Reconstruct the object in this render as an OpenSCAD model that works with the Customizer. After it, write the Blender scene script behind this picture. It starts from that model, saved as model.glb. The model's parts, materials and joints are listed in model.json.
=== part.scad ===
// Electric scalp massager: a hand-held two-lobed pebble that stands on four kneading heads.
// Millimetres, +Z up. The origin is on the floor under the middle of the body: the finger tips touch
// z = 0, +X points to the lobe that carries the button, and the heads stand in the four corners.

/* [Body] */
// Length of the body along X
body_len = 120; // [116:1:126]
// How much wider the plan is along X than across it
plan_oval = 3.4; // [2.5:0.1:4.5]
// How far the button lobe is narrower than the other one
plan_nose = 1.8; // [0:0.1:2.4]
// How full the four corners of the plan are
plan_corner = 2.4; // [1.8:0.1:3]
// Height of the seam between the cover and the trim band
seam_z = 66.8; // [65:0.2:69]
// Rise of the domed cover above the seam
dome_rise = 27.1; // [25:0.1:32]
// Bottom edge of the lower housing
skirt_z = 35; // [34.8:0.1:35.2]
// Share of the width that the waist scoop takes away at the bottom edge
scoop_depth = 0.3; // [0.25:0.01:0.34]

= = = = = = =

*Problem details*
Lines from the start of the material above through the line containing "the four corners." are to be duplicated exactly, and only those.

*Solution to this task*
Reconstruct the object in this render as an OpenSCAD model that works with the Customizer. After it, write the Blender scene script behind this picture. It starts from that model, saved as model.glb. The model's parts, materials and joints are listed in model.json.
=== part.scad ===
// Electric scalp massager: a hand-held two-lobed pebble that stands on four kneading heads.
// Millimetres, +Z up. The origin is on the floor under the middle of the body: the finger tips touch
// z = 0, +X points to the lobe that carries the button, and the heads stand in the four corners.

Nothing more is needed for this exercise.